## Written request
Output all lines exactly, with nothing added or dropped.

## Provided data
- - -

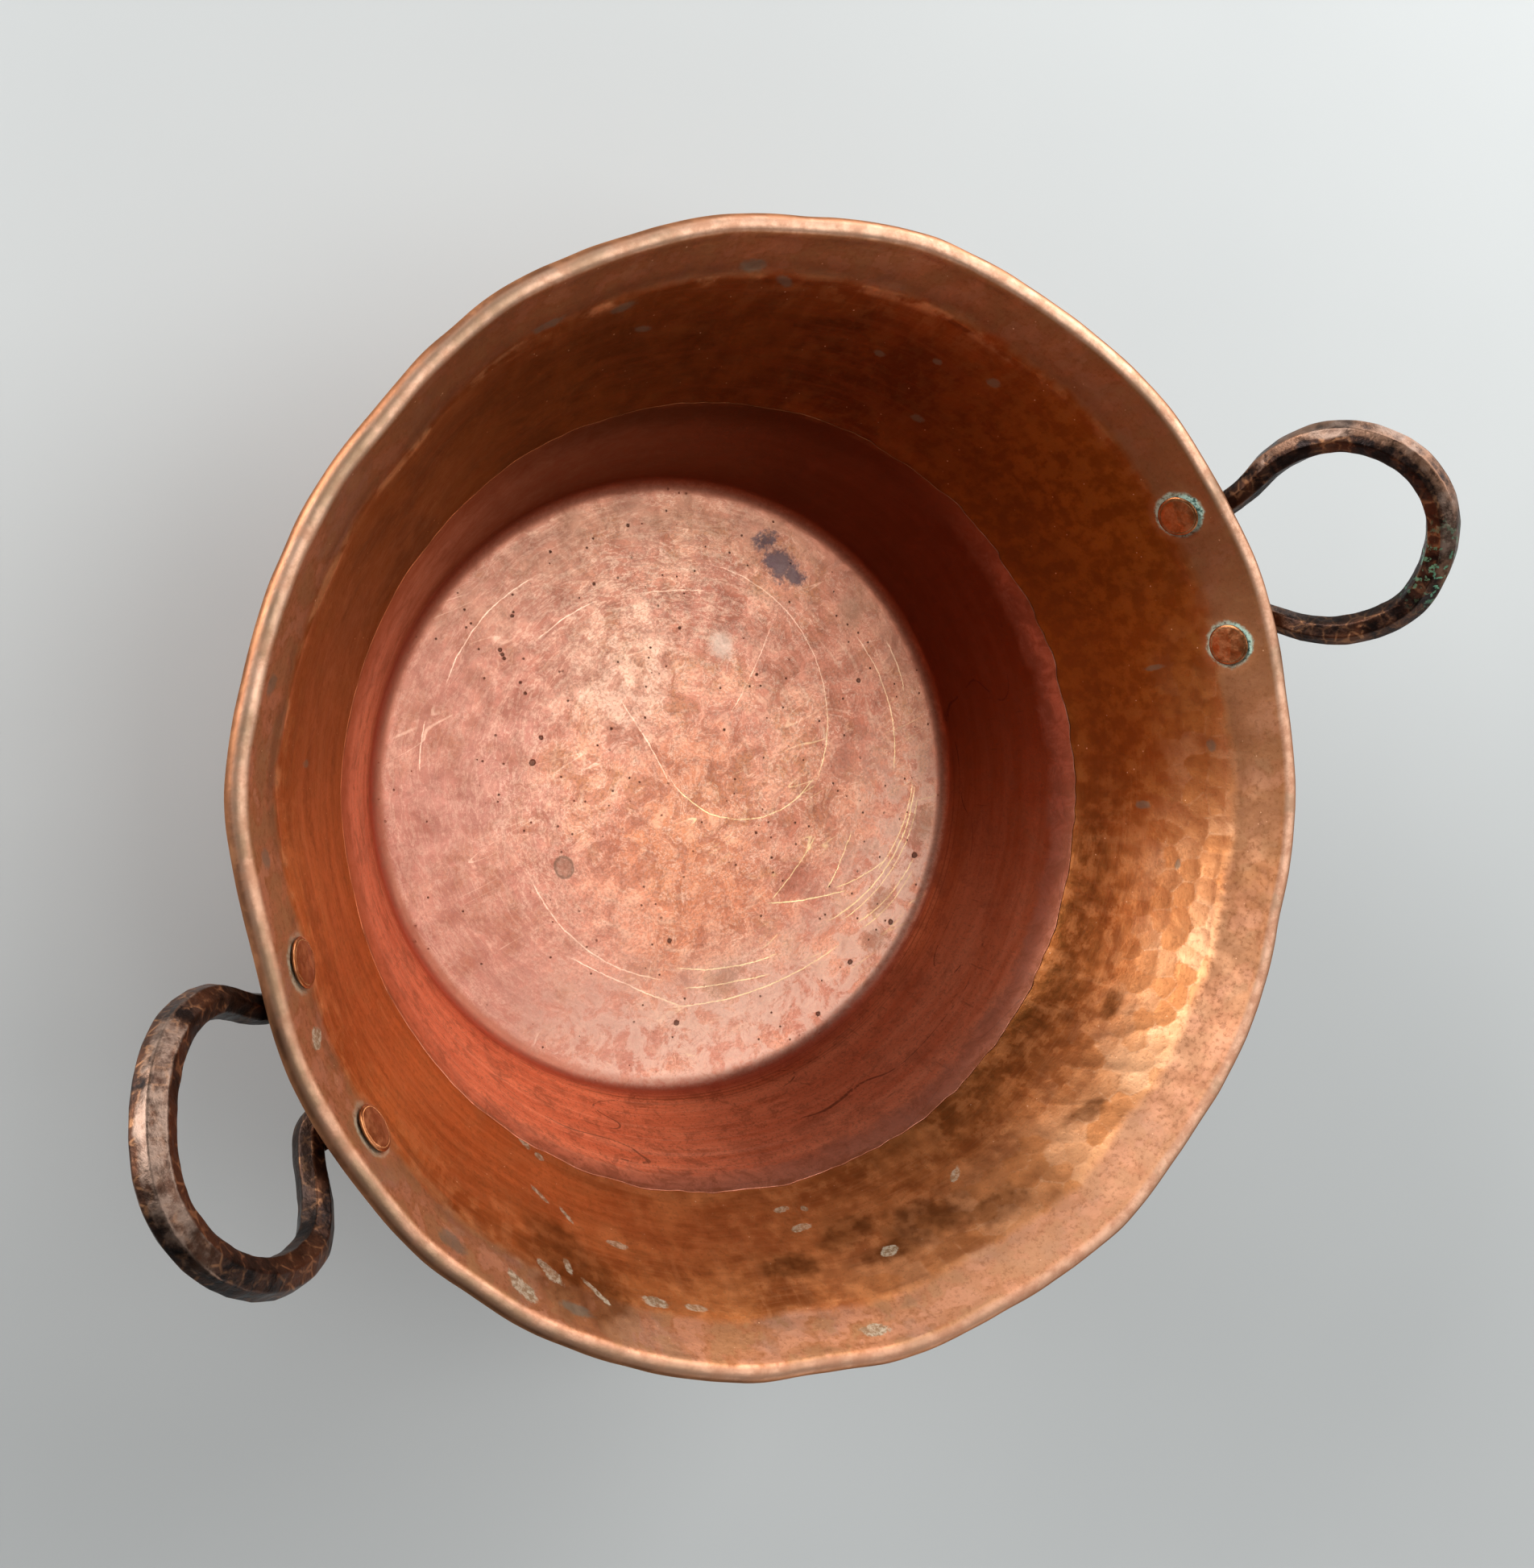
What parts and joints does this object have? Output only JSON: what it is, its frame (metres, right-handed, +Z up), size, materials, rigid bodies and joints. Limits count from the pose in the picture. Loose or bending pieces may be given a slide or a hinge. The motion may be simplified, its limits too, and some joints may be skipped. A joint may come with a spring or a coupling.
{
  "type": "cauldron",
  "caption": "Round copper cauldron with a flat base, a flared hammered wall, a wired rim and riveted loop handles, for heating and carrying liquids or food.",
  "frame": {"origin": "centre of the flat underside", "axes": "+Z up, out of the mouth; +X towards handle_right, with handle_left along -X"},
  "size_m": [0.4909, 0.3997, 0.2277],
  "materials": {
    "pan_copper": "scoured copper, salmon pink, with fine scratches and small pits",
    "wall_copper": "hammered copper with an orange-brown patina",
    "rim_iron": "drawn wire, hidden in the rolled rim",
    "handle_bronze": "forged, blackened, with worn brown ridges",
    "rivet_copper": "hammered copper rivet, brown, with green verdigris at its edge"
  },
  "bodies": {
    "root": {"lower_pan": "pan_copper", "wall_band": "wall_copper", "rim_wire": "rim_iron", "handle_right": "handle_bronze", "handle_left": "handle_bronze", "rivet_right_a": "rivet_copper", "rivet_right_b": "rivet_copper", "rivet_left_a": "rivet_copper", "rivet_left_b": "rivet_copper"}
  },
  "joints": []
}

- - -

## The reply
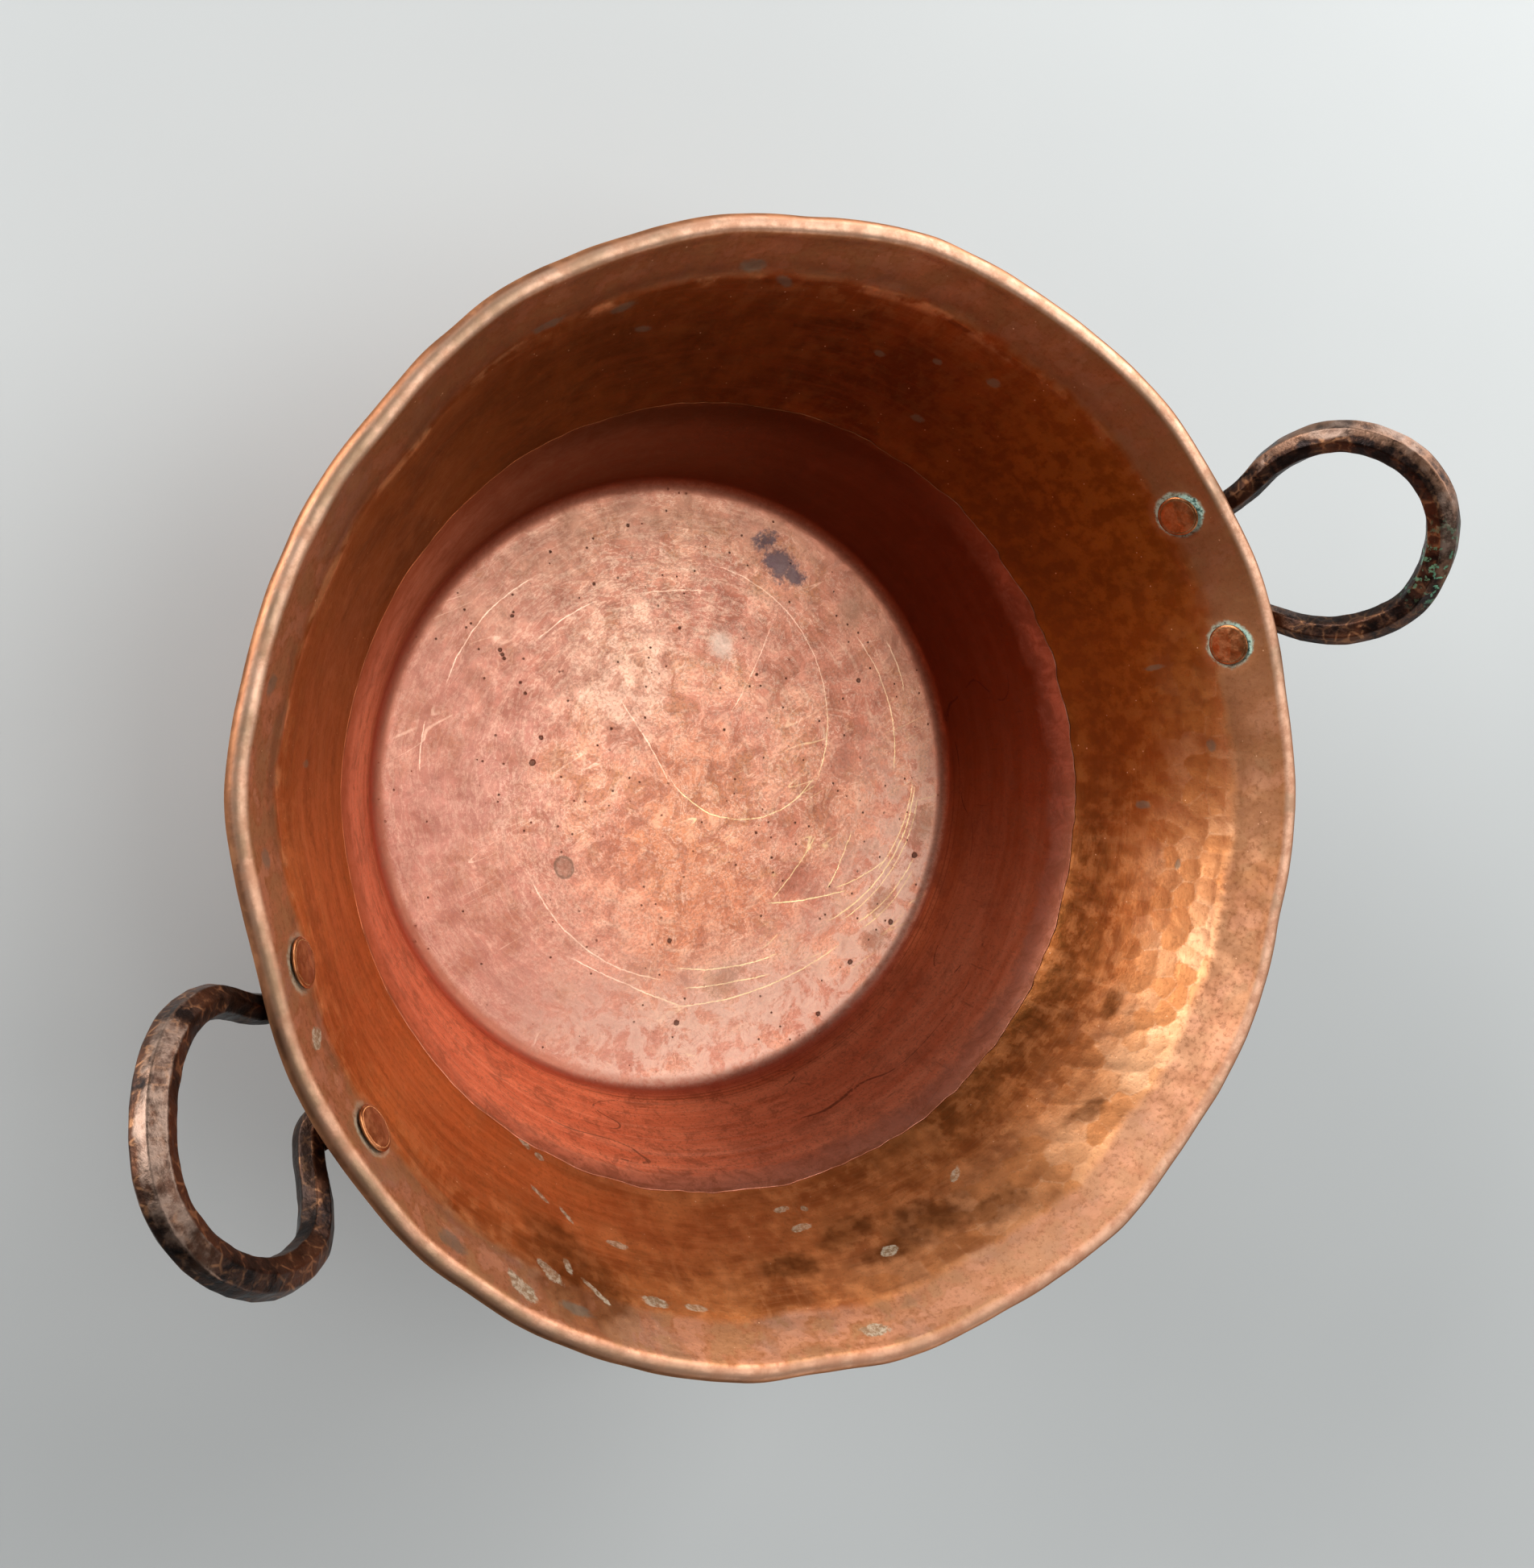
What parts and joints does this object have? Output only JSON: what it is, its frame (metres, right-handed, +Z up), size, materials, rigid bodies and joints. Limits count from the pose in the picture. Loose or bending pieces may be given a slide or a hinge. The motion may be simplified, its limits too, and some joints may be skipped. A joint may come with a spring or a coupling.
{
  "type": "cauldron",
  "caption": "Round copper cauldron with a flat base, a flared hammered wall, a wired rim and riveted loop handles, for heating and carrying liquids or food.",
  "frame": {"origin": "centre of the flat underside", "axes": "+Z up, out of the mouth; +X towards handle_right, with handle_left along -X"},
  "size_m": [0.4909, 0.3997, 0.2277],
  "materials": {
    "pan_copper": "scoured copper, salmon pink, with fine scratches and small pits",
    "wall_copper": "hammered copper with an orange-brown patina",
    "rim_iron": "drawn wire, hidden in the rolled rim",
    "handle_bronze": "forged, blackened, with worn brown ridges",
    "rivet_copper": "hammered copper rivet, brown, with green verdigris at its edge"
  },
  "bodies": {
    "root": {"lower_pan": "pan_copper", "wall_band": "wall_copper", "rim_wire": "rim_iron", "handle_right": "handle_bronze", "handle_left": "handle_bronze", "rivet_right_a": "rivet_copper", "rivet_right_b": "rivet_copper", "rivet_left_a": "rivet_copper", "rivet_left_b": "rivet_copper"}
  },
  "joints": []
}